John R. Finnegan Sr., president of the Minnesota Joint Media Committee and longtime Freedom of Information advocate, will be inducted into the Open Government Hall of Fame at the FOI Summit in Providence, RI.
COLUMBIA, Mo. (April 4, 2011) — The National Freedom of Information Coalition (NFOIC) and the Society of Professional Journalists (SPJ) have selected John R. Finnegan Sr., former executive editor and assistant publisher of the St. Paul Pioneer Press, for their joint Heroes of the 50 States: The State Open Government Hall of Fame award for 2011.
The formal induction ceremony will take place Saturday, May 21, during NFOIC’s annual FOI Summit, held this year at the Providence Biltmore Hotel in Providence, RI, May 20- 21. Finnegan is past president of the Minnesota Newspaper Association and of the Newspaper Guild of the Twin Cities, and was chairman emeritus of the Minnesota News Council. He is currently and president of the Minnesota Joint Media Committee.
The Open Government Hall of Fame is a joint venture by SPJ and NFOIC. It was developed by leaders in both organizations as a way to recognize long-term contributions of individuals to open government in their respective states.
Induction into the Open Government Hall of Fame recognizes “long and steady effort to preserve and protect the free flow of information about state and local government that is vital to the public in a democracy.” The intent is to recognize individuals—living or dead—whose lifetime commitment to citizen access, open government and freedom of information has left a significant legacy at the state and local level.
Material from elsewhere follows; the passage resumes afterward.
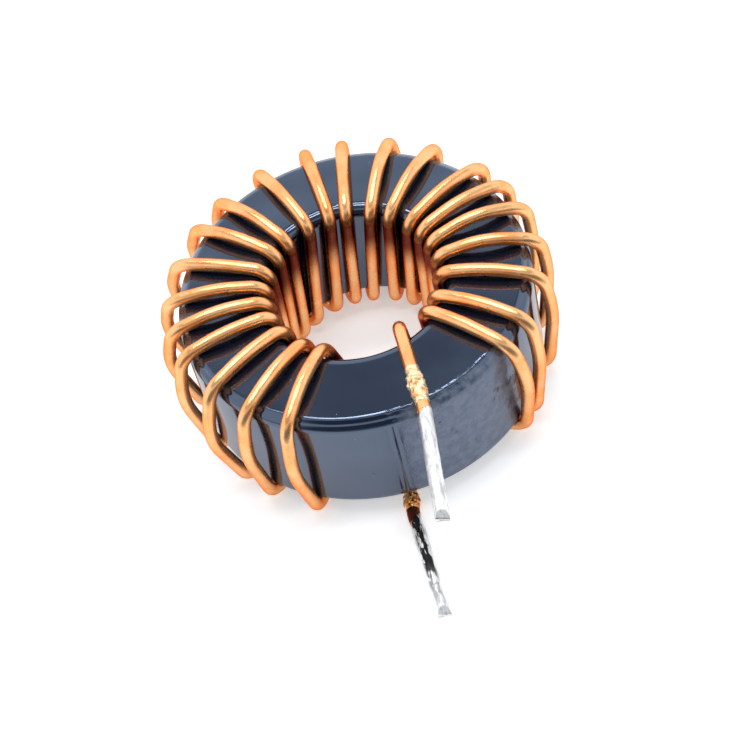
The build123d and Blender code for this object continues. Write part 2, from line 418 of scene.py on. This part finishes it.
# %% Enamelled wire: tint
BRIGHT_COPPER = (1.0, 0.55, 0.25, 1)
DEEP_COPPER = (1.0, 0.43, 0.155, 1)
SPECKLE_BROWN = (0.60, 0.20, 0.05, 1)
enamel, enamel_shader = new_finish(
    "enamelled_copper",
    Metallic=0.92,
    Specular_Tint=(0.92, 0.24, 0.12, 1),
    Coat_Weight=0.15,
    Coat_Roughness=0.2,
)
place = place_of(enamel)
tint = ramp_of(enamel, grain_of(enamel, place, 2.6, 4.0), 0.42, 0.68)
speckle = ramp_of(enamel, grain_of(enamel, place, 0.28, 2.0), 0.64, 0.74)
colour = mix_of(enamel, tint, BRIGHT_COPPER, DEEP_COPPER)
colour = mix_of(enamel, product_of(enamel, speckle, 0.4), colour, SPECKLE_BROWN)

# %% Enamelled wire: painted shade in the upper bore, and a darker spot beside the lower collar
DARK_RED = (0.10, 0.010, 0.007, 1)
LOWER_COLLAR = (0, -18.7 * MM, 1.0 * MM)
height = add(enamel, "ShaderNodeSeparateXYZ", {"Vector": place}).outputs["Z"]
# Painted shade: the bore passes turn deep red below the inner rim, fading further down.
in_bore = ramp_of(enamel, radius_of(enamel, place), 8.6 * MM, 9.0 * MM, 1.0, 0.0)
below_rim = ramp_of(enamel, height, 12.8 * MM, 14.0 * MM, 1.0, 0.0)
fading = ramp_of(enamel, height, 7.5 * MM, 11.5 * MM)
darkened = product_of(enamel, product_of(enamel, in_bore, below_rim), fading)
# A darker spot on the wire beside the lower collar.
dark_collar_spot = spot_of(enamel, place, LOWER_COLLAR, 0.9 * MM, 1.6 * MM)
darkened = product_of(enamel, math_of(enamel, "MAXIMUM", darkened, dark_collar_spot), 0.95)
colour = mix_of(enamel, darkened, colour, DARK_RED)
join(enamel, colour, enamel_shader.inputs["Base Color"])

# %% Enamelled wire: gloss and relief
softness = ramp_of(enamel, grain_of(enamel, place, 1.4, 3.0), 0.3, 0.7, 0.25, 0.33)
join(enamel, softness, enamel_shader.inputs["Roughness"])
drawn = bump_of(enamel, grain_of(enamel, place, 2.2, 2.0), 0.03)
join(enamel, bump_of(enamel, speckle, 0.003, drawn), enamel_shader.inputs["Normal"])

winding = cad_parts["winding"]
winding.data.materials.clear()
winding.data.materials.append(enamel)
print("winding", len(winding.data.polygons), "faces")

# %% [markdown]
# ## The lead's own direction
# Each coat of solder and each burnt collar is wrapped round a straight stretch of the wire.
# Its axis could be typed in, but then it would be wrong as soon as the lead moved. It is
# measured instead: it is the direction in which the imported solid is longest. The corners of a
# round solid are spread evenly round that line, so their spread along it is the greatest.

# %% Axis of a lead's piece
def axis_of(node):
    """(start, direction, length) of a straight round solid, from the core outwards."""
    points = [v.co.copy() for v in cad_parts[node].data.vertices]
    middle = sum(points, Vector()) / len(points)
    direction = Vector((0, -1, 0))
    for _ in range(40):
        spread = sum(((p - middle) * (p - middle).dot(direction) for p in points), Vector())
        direction = spread.normalized()
    along = [(p - middle).dot(direction) for p in points]
    low, high = min(along), max(along)
    return middle + direction * low, direction, high - low


for node in ("top_lead_tinning", "bottom_lead_tinning", "top_flux_crust", "bottom_flux_crust"):
    start, direction, length = axis_of(node)
    print(node, "length", round(length / MM, 2), "mm, direction", tuple(round(c, 3) for c in direction))

# %% [markdown]
# ## Skins of solder and burnt enamel
# A skin is a stack of rings along the axis. The radius of each point is the plain one from
# the solid plus lumps from smooth noise, which is how a frozen liquid looks. A displaced
# cylinder would give the same lumps, but not the slanted foot, nor the wedge where cutters
# nipped the lead, which comes from pressing the last rings between two planes.

# %% Stack of rings
def ring_skin(name, node, span_at, radius_at, half_height_at, step_mm, around=72):
    """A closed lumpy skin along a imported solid; the three functions work in millimetres.

    span_at gives the first and the last place along the axis for a turn round it, radius_at
    the radius, and half_height_at how far above and below the axis a ring may reach.
    """
    start, direction, length = axis_of(node)
    side = Vector((0, 0, 1)).cross(direction).normalized()
    lift = direction.cross(side)
    count = max(8, round(length / MM / step_mm))
    verts, faces = [], []
    for ring in range(count + 1):
        for step in range(around):
            turn = 2 * math.pi * step / around
            foot, tip = span_at(turn)
            along = foot + (tip - foot) * ring / count
            r = radius_at(along, along - foot, turn)
            limit = half_height_at(along)
            raised = max(-limit, min(limit, r * math.sin(turn)))
            point = start / MM + direction * along + side * (r * math.cos(turn)) + lift * raised
            verts.append(point * MM)
    for ring in range(count):
        for step in range(around):
            a, b = ring * around + step, ring * around + (step + 1) % around
            faces.append((a, b, b + around, a + around))
    faces.append(tuple(reversed(range(around))))
    faces.append(tuple(range(count * around, (count + 1) * around)))
    return skin_piece(name, node, verts, faces)


def skin_piece(name, node, verts, faces):
    """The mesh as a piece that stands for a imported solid."""
    mesh = bpy.data.meshes.new(name)
    mesh.from_pydata(verts, [], faces)
    mesh.shade_smooth()
    skin = bpy.data.objects.new(name, mesh)
    bpy.context.scene.collection.objects.link(skin)
    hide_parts(node)
    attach(skin, "root")
    print(name, len(faces), "faces")
    return skin


# %% Lumps
def lumps(along, turn, size_mm, seed):
    """Smooth noise from -1 to 1 on the round surface, with lumps of the given size."""
    point = Vector((0.66 * math.cos(turn), 0.66 * math.sin(turn), along)) / size_mm
    return noise.noise(point + Vector((seed, 3.1 * seed, 0)))


def clamp(value):
    """The value held between 0 and 1."""
    return max(0.0, min(1.0, value))


# %% [markdown]
# ## Solder
# The stripped ends were dipped in solder, which froze in a bright frosted skin that is
# streaked along the wire, as it ran off there. Its foot is slanted, so a tongue of bare copper
# shows beside it. The cutters left a flat end. The upper lead is evenly bright. On the lower
# one the grooves of its upper side are black, densely near the core and thinner further out.
# The black could be painted on by hand; here it is wherever the streaks are deep, so it follows
# the same noise as the grooves.

# %% Solder finish
GROOVE_GREY = (0.55, 0.56, 0.57, 1)
RIDGE_WHITE = (0.86, 0.86, 0.86, 1)
FROST_GREY = (0.66, 0.67, 0.69, 1)


def solder_finish(name, groove_mm):
    """Frosted bright solder, streaked along the lead; also gives its colour and place."""
    solder, solder_shader = new_finish(name, Metallic=1.0)
    place = place_of(solder)
    drawn_out = add(solder, "ShaderNodeVectorMath", {0: place, 1: (1, 0.22, 1)}, operation="MULTIPLY")
    streaks = grain_of(solder, drawn_out.outputs[0], 0.30, 4.0)
    frost = grain_of(solder, place, 0.12, 2.0)
    colour = mix_of(solder, ramp_of(solder, streaks, 0.34, 0.56), GROOVE_GREY, RIDGE_WHITE)
    colour = mix_of(solder, ramp_of(solder, frost, 0.62, 0.72), colour, FROST_GREY)
    join(solder, ramp_of(solder, streaks, 0.3, 0.7, 0.50, 0.36), solder_shader.inputs["Roughness"])
    join(solder, bump_of(solder, streaks, groove_mm), solder_shader.inputs["Normal"])
    join(solder, colour, solder_shader.inputs["Base Color"])
    return solder, solder_shader, place, streaks, colour


bright_solder = solder_finish("bright_solder", 0.04)[0]

# %% Solder with black in the grooves of its upper side
LEAD_SLOPE = 0.0362  # how far the lower lead drifts to the right for each step outwards
LEAD_X = -0.72 * MM  # where its line would cross the middle of the core
GROOVE_BLACK = (0.03, 0.03, 0.03, 1)

dark_grooved_solder, solder_shader, place, streaks, colour = solder_finish("dark_grooved_solder", 0.10)
parts = add(dark_grooved_solder, "ShaderNodeSeparateXYZ", {"Vector": place})
outwards = product_of(dark_grooved_solder, parts.outputs["Y"], -1.0)
axis_x = math_of(dark_grooved_solder, "ADD", product_of(dark_grooved_solder, outwards, LEAD_SLOPE), LEAD_X)
off_axis = math_of(dark_grooved_solder, "SUBTRACT", parts.outputs["X"], axis_x)
off_axis = math_of(dark_grooved_solder, "ABSOLUTE", off_axis)
in_band = ramp_of(dark_grooved_solder, off_axis, 0.36 * MM, 0.56 * MM, 1.0, 0.0)
near_core = ramp_of(dark_grooved_solder, outwards, 24.5 * MM, 28.5 * MM, 1.0, 0.0)
depth = math_of(dark_grooved_solder, "ADD", streaks, product_of(dark_grooved_solder, near_core, -0.06))
grooves = ramp_of(dark_grooved_solder, depth, 0.44, 0.49, 1.0, 0.0)
# Black in the deep grooves along the upper side, densest near the core.
black_in_grooves = product_of(dark_grooved_solder, product_of(dark_grooved_solder, in_band, near_core), grooves)
colour = mix_of(dark_grooved_solder, black_in_grooves, colour, GROOVE_BLACK)
join(dark_grooved_solder, colour, solder_shader.inputs["Base Color"])

# %% Solder skins
WIRE_R = 0.63
TIN_R = 0.665
FOOT_SLANT = 0.55
CHISEL_LENGTH = 0.90
CHISEL_HALF_EDGE = 0.12


def tin_skin(name, node, finish, ripple_mm, seed):
    """Solder over one stripped end: slanting foot, rippled barrel and flat nipped end."""
    length = axis_of(node)[2] / MM

    def span_at(turn):
        foot = FOOT_SLANT * (1 - math.cos(turn - 0.4)) + 0.08 * lumps(0, turn, 0.4, seed)
        return foot, length - 0.12 + 0.12 * math.cos(turn) + 0.05 * lumps(5, turn, 0.4, seed)

    def radius_at(along, from_foot, turn):
        thickness = TIN_R - WIRE_R + ripple_mm * lumps(along, turn, 0.5, seed)
        thickness += 0.020 * lumps(along, turn, 1.7, seed + 7)
        end_round = clamp(1 - (length - along) / 0.25)
        return WIRE_R + thickness * clamp(from_foot / 0.12) ** 0.5 - 0.06 * end_round**2

    def half_height_at(along):
        share = clamp((length - along) / CHISEL_LENGTH)
        if share == 1.0:
            return 2.0
        return CHISEL_HALF_EDGE + (TIN_R + 0.02 - CHISEL_HALF_EDGE) * share

    skin = ring_skin(name, node, span_at, radius_at, half_height_at, 0.09)
    skin.data.materials.append(finish)


tin_skin("top_solder_skin", "top_lead_tinning", bright_solder, 0.022, 2.0)
tin_skin("bottom_solder_skin", "bottom_lead_tinning", dark_grooved_solder, 0.030, 5.0)

# %% [markdown]
# ## Burnt collars
# Where the enamel was burnt off before dipping, its edge has boiled with the flux into a
# brittle crust, darker where it charred. The upper collar is golden orange with pale painted
# highlights and ends in a smooth warm copper colour, the lower one is charred red-brown with
# yellow painted glints. Single beads could be strung along the wire, but the real ones have run
# together, so each collar is one skin that swells at each blister and is broken up by two sizes
# of lumps.

# %% Burnt enamel finish
def burnt_finish(name, char_from, char_to, charred, golden, painted_glint):
    """Boiled enamel; noise between the two levels goes from charred to golden, then to painted glints.
    """
    burnt, burnt_shader = new_finish(name, Metallic=0.7, Coat_Weight=0.4, Coat_Roughness=0.12)
    place = place_of(burnt)
    char = grain_of(burnt, place, 0.5, 4.0)
    colour = mix_of(burnt, ramp_of(burnt, char, char_from, char_to), charred, golden)
    # Painted highlight: the brightest noise turns to a pale glint colour.
    colour = mix_of(burnt, ramp_of(burnt, char, char_to, char_to + 0.14), colour, painted_glint)
    join(burnt, colour, burnt_shader.inputs["Base Color"])
    join(burnt, ramp_of(burnt, char, 0.3, 0.7, 0.42, 0.22), burnt_shader.inputs["Roughness"])
    flakes = grain_of(burnt, place, 0.30, 3.0)
    join(burnt, bump_of(burnt, flakes, 0.07), burnt_shader.inputs["Normal"])
    return burnt


golden_flux = burnt_finish(
    "golden_flux",
    char_from=0.24,
    char_to=0.38,
    charred=(0.34, 0.075, 0.015, 1),
    golden=(1.0, 0.44, 0.14, 1),
    painted_glint=(1.0, 0.80, 0.50, 1),
)
charred_flux = burnt_finish(
    "charred_flux",
    char_from=0.42,
    char_to=0.52,
    charred=(0.13, 0.015, 0.004, 1),
    golden=(0.80, 0.28, 0.04, 1),
    painted_glint=(1.0, 0.78, 0.30, 1),
)

# %% Burnt collars
GOLDEN_BLISTERS = [(1.15, 0.30, 0.09), (2.0, 0.60, 0.17), (3.05, 0.35, 0.09)]
CHARRED_BLISTERS = [(0.45, 0.35, 0.10), (1.15, 0.40, 0.13)]


def burnt_collar(name, node, finish, blisters, seed):
    """A crust on the wire; blisters are (place along in mm, half length, height) of its beads."""
    length = axis_of(node)[2] / MM

    def radius_at(along, from_foot, turn):
        crust_height = 0.015
        for middle, half_length, blister_height in blisters:
            off = (along - middle) / half_length
            crust_height += blister_height * math.exp(-off * off)
        rough = 0.6 * lumps(along, turn, 0.5, seed) + 0.5 * lumps(along, turn, 0.22, seed + 4)
        edge = clamp(min(along, length - along) / 0.15)
        return WIRE_R + 0.01 + edge * max(0.0, crust_height * (1 + 1.5 * rough))

    skin = ring_skin(name, node, lambda turn: (0.0, length), radius_at, lambda along: 2.0, 0.04, 96)
    skin.data.materials.append(finish)


burnt_collar("top_burnt_collar", "top_flux_crust", golden_flux, GOLDEN_BLISTERS, 1.5)
burnt_collar("bottom_burnt_collar", "bottom_flux_crust", charred_flux, CHARRED_BLISTERS, 8.5)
The judges who screened, reviewed and rated the Hall of Fame nominations this year were: Mike Philipps, president & CEO of the Scripps Howard Foundation; David Cuillier, associate professor at the University of Arizona School of Journalismand SPJ Freedom of Information Committee chairman; and Kenneth F. Bunting, executive director of NFOIC.
“John R. Finnegan Sr. has been relentless in his pursuit of the principle that information collected and held by our government belongs not to the government, but to us,” Philipps said. “He was fighting for government transparency long before such issues became fashionable.”
“His sustained and lasting contribution to open government sets a standard for us all.”
Finnegan served as vice chairman of the American Society of Newspaper Editors FOI committee, chairman of the FOI committee of the Associated Press Managing Editors Association, and president of the First Amendment Congress. With a colleague, Finnegan drafted the first open meeting law in the State of Minnesota in 1957. He drafted and helped lobby for passage of the state's Data Practices Act in 1974—its first open-records law.
“This guy has worked for decades to foster FOI in Minnesota,” Cuillier added. “Heck, he crafted the state's first open meeting law in 1957, and helped with the public records law. I think this is exactly the kind of person this award should be given to.”
“The Hall of Fame deserves people who spend a lifetime making their communities and states more transparent.”
For his distinguished FOI work, Finnegan has received several awards, including the Associated Press Managing Editors award for Defense of a Free Press in 1980 and the John Peter Zenger First Amendment award in 1986. In 2001, Finnegan was inducted into the National Freedom of Information Act Hall of Fame by the First Amendment Center. The Minnesota Coalition on Government Information (MNCOGI) presents an annual leadership award named in his honor.
Bunting said, “Mr. Finnegan’s dedication and commitment to the cause of transparent government has earned the admiration of Minnesotans, and people all over the country. He joins an impressive roster of open government champions in the Open Government Hall of Fame.”
“We are thrilled to recognize him and express our gratitude for his many contributions,” Bunting added.
“John R. Finnegan is, quite simply, a patriot,” said Lucy Dalglish, executive director of the Reporters Committee for Freedom of the Press and a member of the NFOIC board. “Jack instinctively understood the role that what we now call ‘transparency’ plays in a democracy. For decades, he has mentored young journalists and open government advocates in Minnesota.”
“As a leader,” Dalglish continued, “Jack had remarkable credibility with lawmakers because he was prepared, he was articulate, he was passionate, he was a gentleman and he was right. And you'll never in your life meet a nicer man.”
The State Open Government Hall of Fame is open to anyone who has made a substantial, sustained and lasting contribution to open government or freedom of information within one particular state. Nominees may come from government, the media, the nonprofit sector, the legal profession, or any other area of endeavor that involves citizen access to government records, meetings and procedures.
The most recent inductees include Robert J. Freeman, executive director of the New York Committee on Open Government, and Mitchell W. Pearlman, executive director of and general counsel for the Connecticut Freedom of Information Commission.